CURFEW MUST NOT RING TONIGHT
by Rose Hartwick Thorpe (April 5, 1867)

Slowly England’s sun was setting oe’r the hilltops far away,
Filling all the land with beauty at the close of one sad day;
And its last rays kissed the forehead of a man and maiden fair,–
He with steps so slow and weary; she with sunny, floating hair;
He with bowed head, sad and thoughtful, she, with lips all cold and white,
Struggling to keep back the murmur, “Curfew must not ring to-night!”

“Sexton,” Bessie’s white lips faltered, pointing to the prison old,
With its walls tall and gloomy, moss-grown walls dark, damp and cold,–
“I’ve a lover in the prison, doomed this very night to die
At the ringing of the curfew, and no earthly help is nigh.
Cromwell will not come till sunset;” and her lips grew strangely white,
As she spoke in husky whispers, “Curfew must not ring to-night!”

“Bessie,” calmly spoke the sexton (every word pierced her young heart
Like a gleaming death-winged arrow, like a deadly poisoned dart),
“Long, long years I’ve rung the curfew from that gloomy, shadowed tower;
Every evening, just at sunset, it has tolled the twilight hour.
I have done my duty ever, tried to do it just and right: Now I’m old, I will not miss it.
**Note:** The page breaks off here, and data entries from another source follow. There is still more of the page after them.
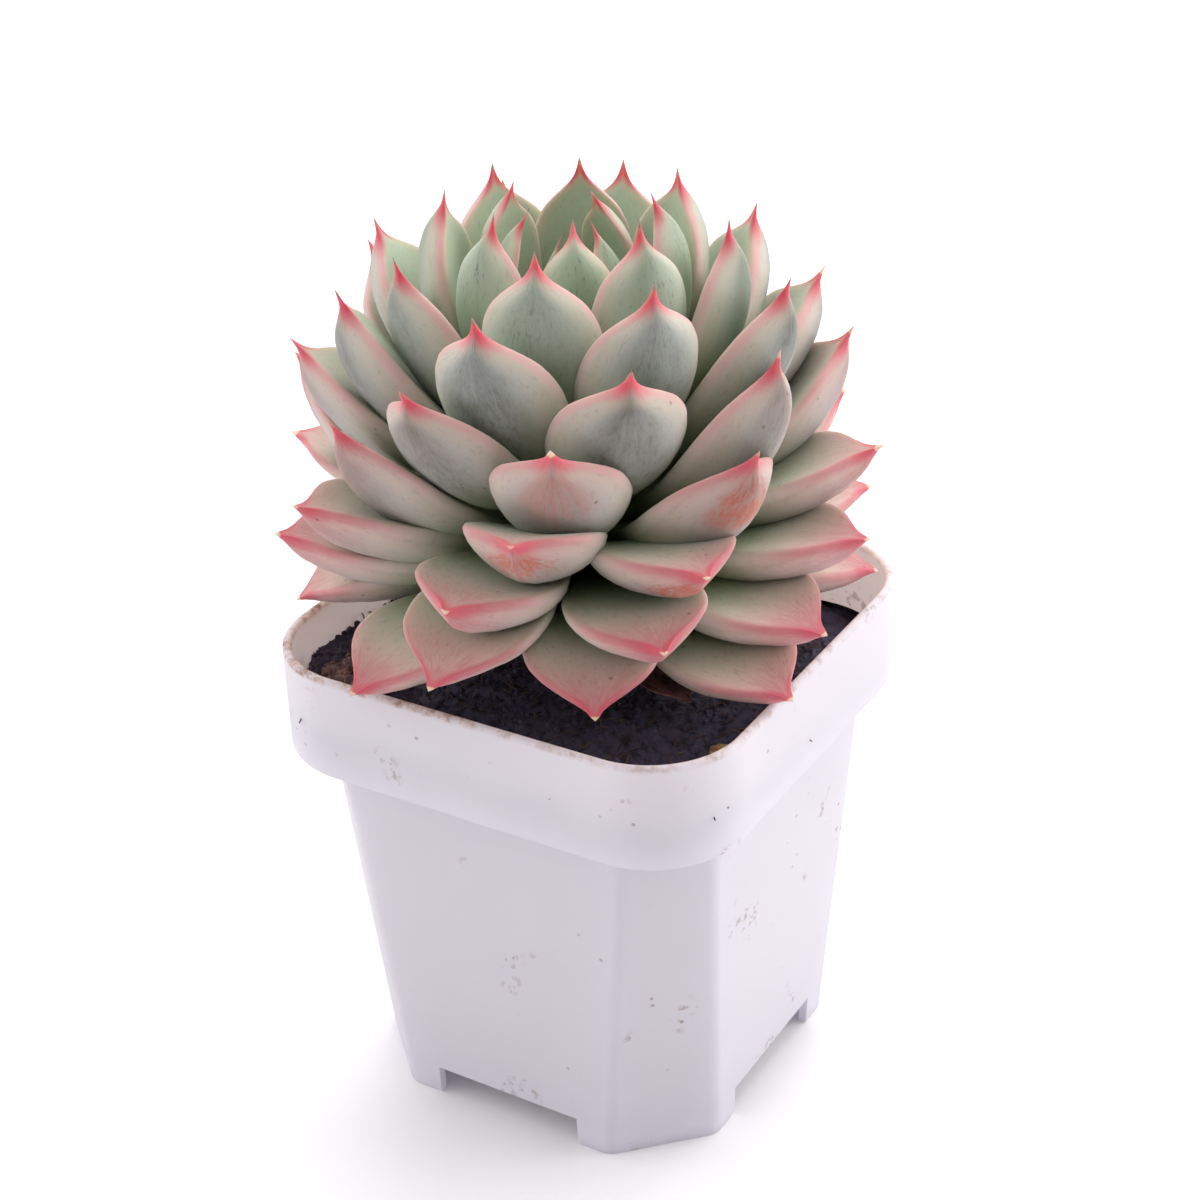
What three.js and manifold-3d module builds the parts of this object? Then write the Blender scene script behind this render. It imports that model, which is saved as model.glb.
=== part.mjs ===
// A rosette succulent in a square white plastic nursery pot.
// Units are millimetres and +Z is up. Every size is set out from the middle of the pot's feet, and at
// the end the whole thing is shifted sideways so that the origin is under the middle of its bounding box.
import * as THREE from "three";
import { mergeVertices } from "three/addons/utils/BufferGeometryUtils.js";
import Module from "manifold-3d";

// ---- fit between pieces
const GAP = 0.3; // air left between two pieces that touch
const LEAF_GAP = 0.3; // air left between two leaves that press on each other
const TOUCH_VOLUME = 0.001; // a smaller overlap of two leaves counts as none
const PRESS_ROUNDS = 2; // times the leaves are pressed apart
const BLOCK_MARGIN = 0.4; // how far a pressed flat runs past the overlap
const SPREAD_STEPS = 60; // steps that find an overlap's thin way

// ---- pot: square, with cut corners, a broad collar and four corner feet
const POT_HEIGHT = 78;
const COLLAR_WIDTH = 76; // across the flats of the collar
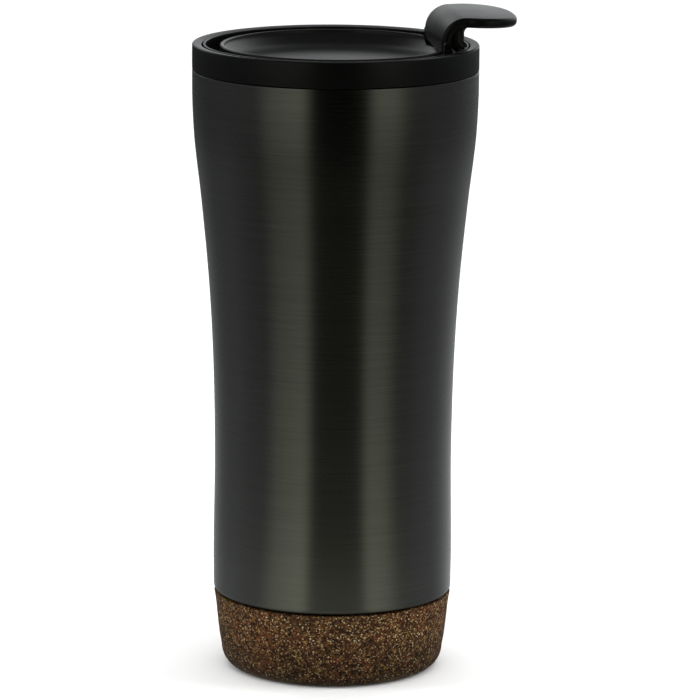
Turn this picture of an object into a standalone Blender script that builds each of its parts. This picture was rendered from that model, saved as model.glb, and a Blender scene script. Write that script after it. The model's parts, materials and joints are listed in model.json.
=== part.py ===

Curfew bell must ring to-night!”

Wild her eyes and pale her features, stern and white her thoughtful brow,
As within her secret bosom, Bessie made a solemn vow.
She had listened while the judges read, without a tear or sigh,
“At the ringing of the curfew, Basil Underwood must “die.
And her breath came fast and faster, and her eyes grew large and bright;
One low murmur, faintly spoken. “Curfew must not ring to-night!”

Some flowers that stood out and I recognized were Cut-Leaved Toothwort, Canadian and Northern White Violet among many others I did not recognize, White Trilliums, and lots of Spring Beauty.  Lilacs were blooming in every yard and along the road.  They were dark blue, red, purple, beautiful and had great aroma…and I did not take a single picture of one.  However, I did get a great picture of a Sand Hill Crane.  Interestingly they breed mostly in remote Arctic.